Note: you may need to restart the kernel to use updated packages.


In [19]:
import pandas as pd
import ollama
import json
from tqdm import tqdm
import re
from sklearn.model_selection import train_test_split
from datasets import load_dataset

In [7]:
# Load your dataset
from datasets import load_dataset

# If the dataset is gated/private, make sure you have run huggingface-cli login
dataset = load_dataset("Koni99/fake-news-testset")

In [16]:
dataset["test"]["text"][0]

'Specter of Trump Loosens Tongues, if Not Purse Strings, in Silicon Valley - The New York Times PALO ALTO, Calif.  —   After years of scorning the political process, Silicon Valley has leapt into the fray. The prospect of a President Donald J. Trump is pushing the tech community to move beyond its traditional role as donors and to embrace a new existence as agitators and activists. A distinguished venture capital firm emblazoned on its corporate home page an earthy   epithet. One prominent tech chieftain says the consequences of Mr. Trump’s election would “range between disastrous and terrible. ” Another compares him to a dictator. And nearly 150 tech leaders signed an open letter decrying Mr. Trump and his campaign of “anger” and “bigotry. ” Not quite all the action is  . Peter Thiel, a founder of PayPal and Palantir who was the first outside investor in Facebook, spoke at the Republican convention in July. The New York Times reported on Saturday that Mr. Thiel is giving $1. 25 millio

In [5]:
 # set up the prompt for the model

 def get_prediction_ollama(model,article):
    """
     :param model: the SLM to use e.g. mistral for Mistral-7B
     :param article: the news article to be analyzed
     :return: response generated by the model
    """

    impersonator = "You are an expert AI fact checker trained to detect fake news."
    instructor = "Is this article real or fake news? Analyze the given text in detail as a fact checker would. Explain your reasoning step-by-step. Check for misleading information, false claims, biased language. If the news article is real, respond with 1 for 'True', if fake, respond with 0 for 'False'."
    cloze_prompt = "Structure your answer as a dictionary object with the two keys 'rationale' for your analytic reasoning and 'prediction' for your final prediction. The values for 'prediction' are binary. Either 1 for a real article or 0 for fake news. Do not add anything else. Your output dictinary should look like this: { rationale: <your_rationale>, prediction: <your_prediction [0,1]> }."
    prompt = f"{instructor} {cloze_prompt}"
    system_message = impersonator
    user_message = prompt +"Here is the article for you to analyze: "+ article
    messages = [
        {'role':'system',
         'content': system_message},
        {'role':'user',
         'content': user_message},
    ]
    #create the response using Ollama
    response = ollama.chat(model=model, messages=messages)
    return response['message']['content']

In [20]:
#example
print(get_prediction_ollama("llama2",dataset["test"]["text"][1]))

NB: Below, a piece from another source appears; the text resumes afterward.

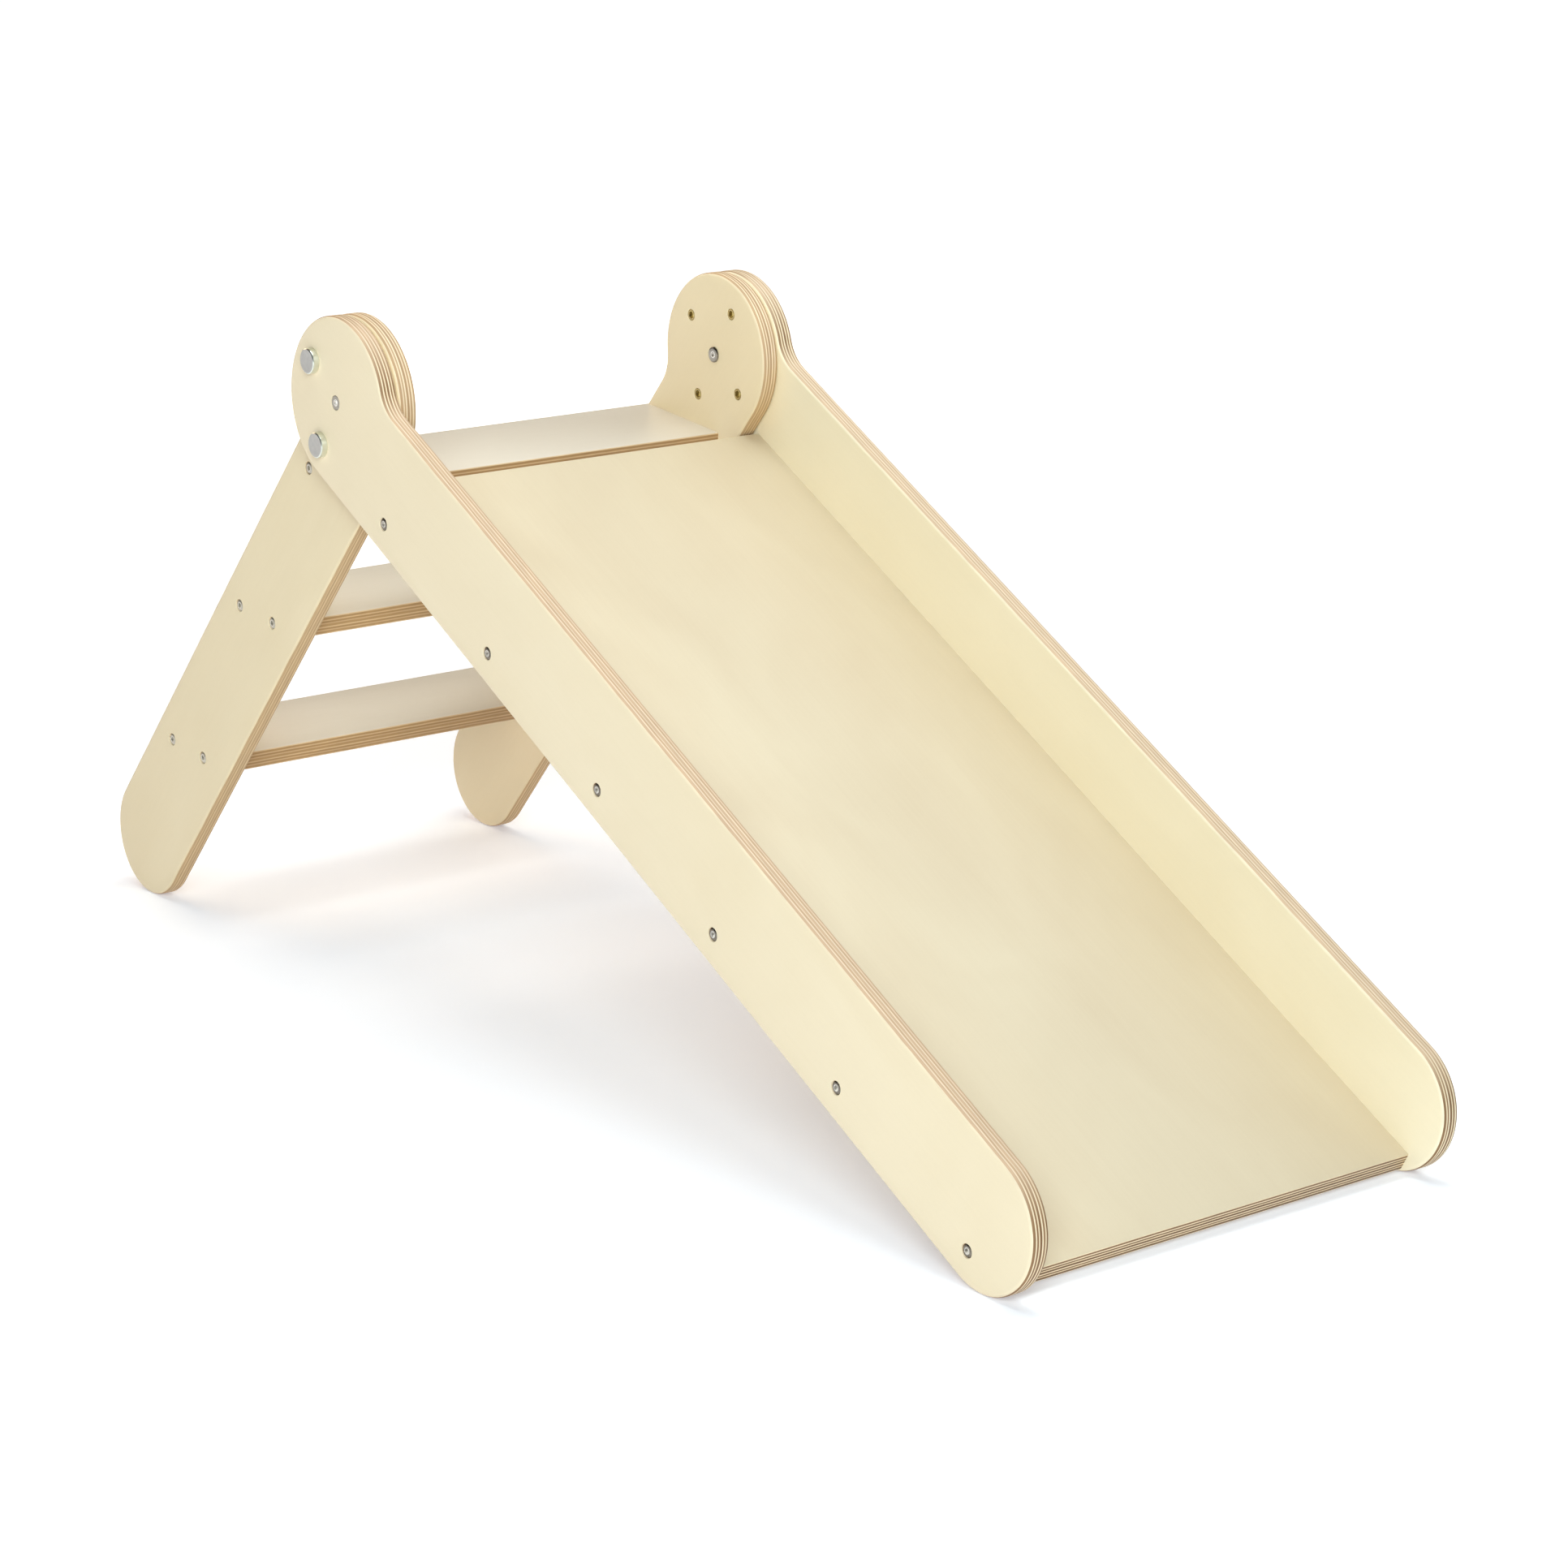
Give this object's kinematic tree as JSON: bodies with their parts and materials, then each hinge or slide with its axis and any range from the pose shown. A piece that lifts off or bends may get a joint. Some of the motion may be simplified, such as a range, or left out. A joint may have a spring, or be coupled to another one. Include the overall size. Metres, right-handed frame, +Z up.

{ rationale: Here is my analysis of the article as a fact checker:

1. The source of the article is not provided, which could indicate that it may not be a credible source.
2. The article mentions "terrorists" without providing any context or evidence to support the claim. This lack of specificity could imply that the article is spreading propaganda or misinformation.
3. The article references "insurgents" attempting to break into Aleppo, but it does not provide any information on who these insurgents are or what their goals are. This lack of context makes it difficult to verify the claims made in the article.
4. The article mentions that Russia has increased its intelligence activities in Syria, which could be a legitimate reason for Russia's actions. However, without additional information, it is impossible to determine if these activities are lawful or ethical.
5. The article mentions that Russia will use "new weapons" during upcoming attacks on terrorists. This claim is not verifie

In [69]:
print(get_prediction_ollama("mistral",dataset["test"]["text"][1]))

 { rationale: "The article reports on a legitimate event - the passage of disaster aid, government funding, and debt ceiling increase legislation in the Senate. The sources cited are reputable (Reuters), and the information presented aligns with other credible news outlets. The language is factual, and there is no apparent misinformation or false claims. The article does mention some political positions and disagreements but does not take a biased stance.", prediction: 1 }


In [1]:
print(get_prediction_ollama("phi",dataset["test"]["text"][1]))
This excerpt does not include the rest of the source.